▶ **Source excerpt**
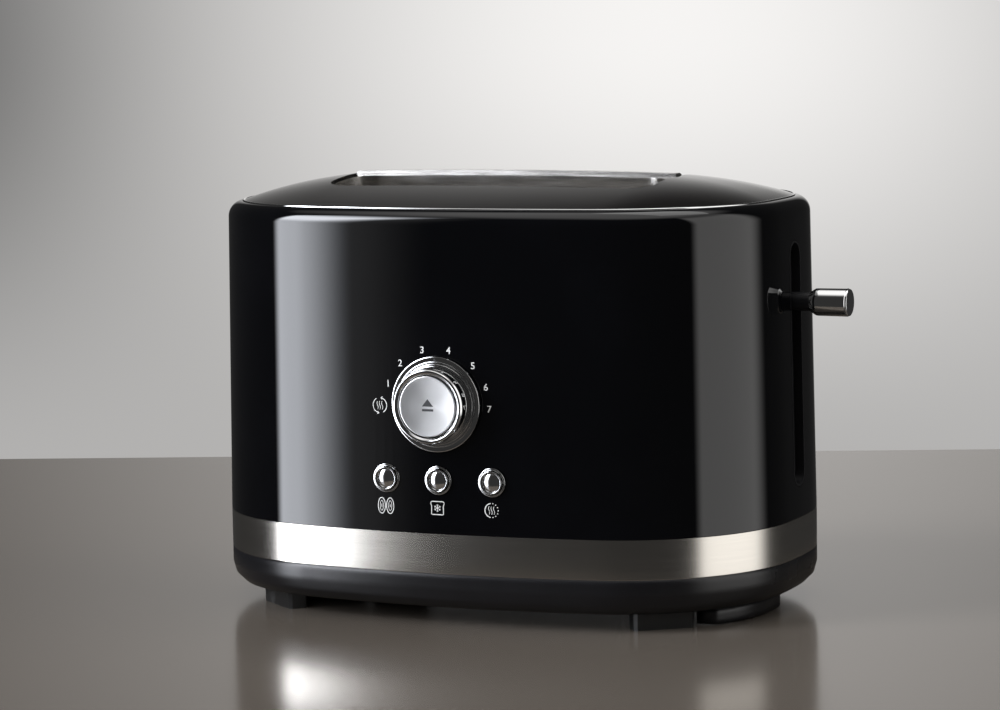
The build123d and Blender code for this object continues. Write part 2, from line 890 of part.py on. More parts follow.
def lever_channel():
    """Dark trough let into the shell's end, with the slot that the lever arm runs in."""
    deep_zone = leaning_slab(channel_depth + channel_floor)
    floor_zone = leaning_slab(channel_depth)
    reach = (body_half_length / 2, body_half_length + 1)
    body = obround_along_x(
        channel_width + 2 * channel_rim, channel_low - channel_rim, channel_high + channel_rim, reach
    )
    trough = obround_along_x(channel_width, channel_low, channel_high, reach)
    slot = obround_along_x(channel_slot_width, channel_low + channel_rim, channel_high - channel_rim, reach)
    rim = (body & leaning_slab(0.0)) - deep_zone
    return rim - (trough - floor_zone) - slot


# Mechanism bay


def guide_rod():
    """Polished rod that the carriage slides on, from the frame to its bracket."""
    return rod((rod_x, 0, frame_top), (rod_x, 0, rod_bracket_height + sheet), rod_radius)


def rod_bracket():
    """Angle on the end plate that holds the top of the rod and the spring's upper hook."""
    face = chamber_half_length + sheet
    half = rod_bracket_width / 2
    leg_low = rod_bracket_height - rod_bracket_leg
    angle = block((face, face + sheet), (-half, half), (leg_low, rod_bracket_height))
    angle += block((face, sleeve_outer), (-half, half), (rod_bracket_height, rod_bracket_height + sheet))
    hole = rod((rod_x, 0, rod_bracket_height - 1), (rod_x, 0, rod_bracket_height + 2), rod_radius + pin_gap)
    return angle - hole


def return_spring():
    """Coil that lifts the carriage, hung from the rod bracket."""
    low = rack_top - rack_depth + bracket_height - (bracket_height - rack_depth) / 2
    high = rod_bracket_height
    coil_low = low + spring_wire
    coil_height = high - low - 2 * spring_wire
    points = []
    for index in range(spring_turns * spring_points + 1):
        turn = 2 * math.pi * index / spring_points
        rise = coil_height * index / (spring_turns * spring_points)
        points.append((spring_radius * math.cos(turn), spring_radius * math.sin(turn), rise))
    path = Polyline(*points)
    section = Plane(origin=path @ 0, z_dir=path % 0) * RegularPolygon(spring_wire, spring_sides)
    coil = sweep(section, path=path, transition=Transition.RIGHT)
    return Pos(rod_x, -spring_offset, coil_low) * coil


def square_post(width, low, high):
    """An upright square bar on the magnet's axis."""
    half = width / 2
    return block((rod_x - half, rod_x + half), (magnet_offset - half, magnet_offset + half), (low, high))


def magnet_core():
    """Iron post and foot of the latch magnet."""
    foot = square_post(magnet_width, frame_top, frame_top + keeper_thickness)
    return foot + square_post(magnet_core_width, frame_top, magnet_top)


def magnet_coil():
    """Winding on its square bobbin round the magnet's post."""
    low = frame_top + keeper_thickness
    high = magnet_top - sheet
    core_room = square_post(magnet_core_width + 2 * pin_gap, low, high)
    return square_post(magnet_coil_width, low, high) - core_room


def power_contacts():
    """Switch block that the carriage closes at the foot of its travel."""
    half = contact_block / 2
    y = -2 * spring_offset
    block_top = frame_top + half
    body = block((rod_x - half, rod_x + half), (y - half, y + half), (frame_top, block_top))
    for offset in (-half / 2, half / 2):
        body += block(
            (rod_x - half, rod_x + half - 1),
            (y + offset - 1, y + offset + 1),
            (block_top, block_top + 1),
        )
    return body


# Controls on the front


def control_board():
    """Circuit board behind the dial and the buttons."""
    return block((-board_half_length, board_half_length), (board_front, board_back), (board_low, board_high))


def board_brackets():
    """Two angles that stand on the frame and carry the board."""
    brackets = []
    for side in (-1, 1):
        span = sorted((side * board_half_length, side * (board_half_length - board_strip_width)))
        upright = block(span, (board_back, board_back + sheet), (frame_top, board_high))
        foot = block(span, (board_back, board_back + board_strip_width), (frame_top, frame_top + sheet))
        brackets.append(upright + foot)
    return Compound(children=brackets)


def dial_front():
    return front_y - dial_protrusion


def dial_bushing():
    """Fixed control body on the board, with the hollow bushing that the dial turns on."""
    tip = dial_front() + dial_cup_depth - rest_gap
    shoulder = board_front - pot_depth
    half_pot = pot_width / 2
    half_bore = bushing_bore / 2
    heights = (dial_height - half_pot, dial_height + half_pot)
    body = block((-half_pot, half_pot), (shoulder, board_front), heights)
    body += round_bar((0, tip, dial_height), (0, shoulder, dial_height), bushing_radius, button_sides)
    return body - block(
        (-half_bore, half_bore),
        (tip, board_front),
        (dial_height - half_bore, dial_height + half_bore),
    )


def shade_dial():
    """Stepped dial: thin skirt, round body and an open cup for the cancel button."""
    front = dial_front()
    skirt_back = front_y + lean(dial_height) - slide_gap
    skirt_front = skirt_back - dial_skirt_thickness
    cup_floor = front + dial_cup_depth
    bore = bushing_radius + pin_gap
    front_spot = (0, front, dial_height)
    back_spot = (0, skirt_back, dial_height)
    cup_spot = (0, cup_floor, dial_height)
    body = round_bar(front_spot, back_spot, dial_front_radius, dial_sides)
    body = chamfer(body.faces().sort_by(Axis.Y)[0].edges(), dial_edge_chamfer)
    skirt = round_bar((0, skirt_front, dial_height), back_spot, dial_skirt_radius, dial_sides)
    dial = body + skirt - round_bar(front_spot, cup_spot, dial_bore_radius, dial_sides)
    dial -= rod(cup_spot, back_spot, bore)
    middle_radius = (dial_skirt_radius + dial_front_radius) / 2
    half_pointer = dial_pointer_width / 2
    return dial - block(
        (-half_pointer, half_pointer),
        (skirt_front - 1, skirt_front + half_pointer),
        (dial_height + middle_radius - 1, dial_height + middle_radius + 1),
    )


def cancel_button():
    """Round button in the dial's cup, on a square stem that passes through the bushing."""
    face_y = dial_front() + dial_edge_chamfer
    stem_end = board_front - switch_plunger - cancel_travel - fit_gap
    half = cancel_stem / 2
    back_y = face_y + cancel_thickness
    disc = round_bar((0, face_y, dial_height), (0, back_y, dial_height), cancel_radius, dial_sides)
    return disc + block((-half, half), (face_y + 1, stem_end), (dial_height - half, dial_height + half))


def button_surface(x):
    """Where the shell's face lies behind a button."""
    return front_y + bow_rise(abs(x), front_radius) + lean(button_height)


def button_face(radius, x, y):
    """A many sided disc that faces the front on a button's axis, and keeps the small mesh light."""
    return Plane(origin=(x, y, button_height), z_dir=(0, -1, 0)) * RegularPolygon(radius, button_sides)


def button_bezel(x):
    """Chromed collar pressed into the shell round a button."""
    back = button_surface(x) - bezel_proud + bezel_length
    lip = bezel_width / 3
    ring = extrude(button_face(bezel_radius, x, back), bezel_length)
    ring = chamfer(ring.faces().sort_by(Axis.Y)[0].edges(), lip)
    return ring - extrude(button_face(bezel_radius - bezel_width, x, back), bezel_length)


def push_button(x):
    """Polished button with a raised rim round its dome, on a stem that reaches its switch."""
    surface = button_surface(x)
    rim_front = surface - button_proud
    back = surface + bezel_length / 2
    groove = rim_front + button_rim
    body = extrude(button_face(button_radius, x, back), back - rim_front)
    body -= extrude(button_face(button_radius - button_rim, x, groove), button_rim)
    dome = extrude(button_face(button_dome_radius, x, groove), button_dome_rise)
    dome_rim = dome.faces().sort_by(Axis.Y)[0].edges()
    body += chamfer(dome_rim, button_dome_rise * 3 / 4, button_dome_rise * 2)
    stem_end = board_front - switch_body - switch_plunger - button_travel - fit_gap
    half = button_stem_width / 2
    stem = block((x - half, x + half), (back, stem_end), (button_height - half, button_height + half))
    return body + stem


def tact_switches():
    """Three switches behind the buttons and the small one inside the bushing."""
    switches = []
    half = switch_size / 2
    plunger_half = switch_plunger_width / 2
    for place in (-1, 0, 1):
        x = place * button_pitch
        face = board_front - switch_body
        case = block((x - half, x + half), (face, board_front), (button_height - half, button_height + half))
        plunger = block(
            (x - plunger_half, x + plunger_half),
            (face - switch_plunger, face),
            (button_height - plunger_half, button_height + plunger_half),
        )
        switches.append(case + plunger)
    inner = block(
        (-plunger_half, plunger_half),
        (board_front - switch_plunger, board_front),
        (dial_height - plunger_half, dial_height + plunger_half),
    )
    switches.append(inner)
    return Compound(children=switches)


# Crumb tray


def crumb_tray():
    """Shallow steel pan under the chamber."""
    outer = block(
        (-tray_half_width, tray_half_width),
        (-tray_inner_end, body_half_depth),
        (tray_bottom, tray_bottom + tray_depth),
    )
    inner = block(
        (-tray_half_width + tray_wall, tray_half_width - tray_wall),
        (-tray_inner_end + tray_wall, body_half_depth),
        (tray_bottom + tray_wall, tray_bottom + tray_depth),
    )
    return (outer - inner) & base_cavity()


def crumb_tray_front():
    """The tray's front, which continues the base's rounded wall, with grip grooves."""
    window = tray_window(tray_front_half_width, tray_bottom, tray_bottom + tray_front_height)
    face = (base_block() - base_cavity()) & window
    for index in range(3):
        z = tray_bottom + tray_front_height - (index + 1) * tray_grip_pitch
        half = tray_front_half_width / 3
        face -= block(
            (-half, half),
            (body_half_depth - tray_grip_depth, body_half_depth + 1),
            (z - tray_grip_depth, z + tray_grip_depth),
        )
    return face


def nodes():
    """Every piece by the name of its node."""
    pieces = {
        "outer_shell": outer_shell(),
        "top_cover": top_cover(),
        "slot_insert": slot_insert(),
        "slot_divider": slot_divider(),
        "steel_band": steel_band(),
        "base_shell": base_shell(),
        "base_screws": base_screws(),
        "lever_channel": lever_channel(),
        "chassis_frame": chassis_frame(),
        "guide_rod": guide_rod(),
        "rod_bracket": rod_bracket(),
        "return_spring": return_spring(),
        "magnet_core": magnet_core(),
        "magnet_coil": magnet_coil(),
        "power_contacts": power_contacts(),
        "carriage_bracket": carriage_bracket(),
        "keeper_plate": keeper_plate(),
        "lever_arm": lever_arm(),
        "lever_stem": lever_stem(),
        "lever_knob": lever_knob(),
        "control_board": control_board(),
        "board_brackets": board_brackets(),
        "tact_switches": tact_switches(),
        "dial_bushing": dial_bushing(),
        "shade_dial": shade_dial(),
        "cancel_button": cancel_button(),
        "crumb_tray": crumb_tray(),
        "crumb_tray_front": crumb_tray_front(),
    }
    for side_x, x_name in ((-1, "left"), (1, "right")):
        pieces[f"end_plate_{x_name}"] = end_plate(side_x)
        pieces[f"cord_cleat_{x_name}"] = cord_cleat(side_x)
        for side_y, y_name in ((-1, "front"), (1, "rear")):
            pieces[f"foot_{y_name}_{x_name}"] = base_foot(side_x, side_y)
    for side, name in ((-1, "front"), (1, "rear")):
        pieces[f"heat_shield_{name}"] = heat_shield(side)
        pieces[f"bread_rack_{name}"] = bread_rack(side * slot_centre)
        pieces[f"heater_card_{name}"] = heater_card(side * card_offset)
        pieces[f"heater_ribbon_{name}_outer"] = heater_ribbon(side * card_offset, -side)
        pieces[f"heater_ribbon_{name}_inner"] = heater_ribbon(0.0, side)
    pieces["heater_card_centre"] = heater_card(0.0)
    for name, (centre, closing) in cage_places().items():
        pieces[f"guide_cage_{name}"] = guide_cage(centre, -closing)
    for place, name in ((-1, "bagel"), (0, "frozen"), (1, "reheat")):
        pieces[f"{name}_button"] = push_button(place * button_pitch)
        pieces[f"{name}_bezel"] = button_bezel(place * button_pitch)
    return pieces


def main():
    middle_x = (lever_tip - body_half_length) / 2
    middle_y = (body_half_depth + dial_front()) / 2
    to_row = Pos(-middle_x, -middle_y, 0)
    os.makedirs("parts", exist_ok=True)
    for name, piece in nodes().items():
        export_step(to_row * piece, f"parts/{name}.step")
    print(f"origin lies at x {middle_x:.3f}, y {middle_y:.3f} of the body")


main()
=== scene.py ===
import bmesh
import bpy
import json
import math
from mathutils import Matrix, Vector


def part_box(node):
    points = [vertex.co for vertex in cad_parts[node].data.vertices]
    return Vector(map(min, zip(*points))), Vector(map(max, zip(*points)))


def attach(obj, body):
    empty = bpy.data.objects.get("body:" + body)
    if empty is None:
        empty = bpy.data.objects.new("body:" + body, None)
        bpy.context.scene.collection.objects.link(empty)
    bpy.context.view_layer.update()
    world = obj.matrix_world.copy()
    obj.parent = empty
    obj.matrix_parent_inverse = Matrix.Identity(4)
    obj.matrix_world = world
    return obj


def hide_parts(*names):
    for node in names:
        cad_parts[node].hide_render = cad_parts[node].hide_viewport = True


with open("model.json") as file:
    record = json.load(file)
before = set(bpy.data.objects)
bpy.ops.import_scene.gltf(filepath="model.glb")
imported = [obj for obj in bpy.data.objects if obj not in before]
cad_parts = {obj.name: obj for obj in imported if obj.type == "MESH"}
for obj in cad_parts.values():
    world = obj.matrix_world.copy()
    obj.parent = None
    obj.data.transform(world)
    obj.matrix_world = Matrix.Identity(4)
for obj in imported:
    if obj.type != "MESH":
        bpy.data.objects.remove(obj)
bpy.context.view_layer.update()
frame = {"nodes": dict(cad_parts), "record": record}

# The body's middle in the row frame, in metres: pieces below are drawn about the body's own middle.
MIDDLE = Vector((-0.012, 0.00535, 0.0))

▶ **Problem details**
Within the listing above, locate the line containing "for name, piece" and the line containing "if empty is". Reproduce those two lines and all lines between them exactly, with nothing added.

▶ **Answer to the problem**
    for name, piece in nodes().items():
        export_step(to_row * piece, f"parts/{name}.step")
    print(f"origin lies at x {middle_x:.3f}, y {middle_y:.3f} of the body")


main()
=== scene.py ===
import bmesh
import bpy
import json
import math
from mathutils import Matrix, Vector


def part_box(node):
    points = [vertex.co for vertex in cad_parts[node].data.vertices]
    return Vector(map(min, zip(*points))), Vector(map(max, zip(*points)))


def attach(obj, body):
    empty = bpy.data.objects.get("body:" + body)
    if empty is None:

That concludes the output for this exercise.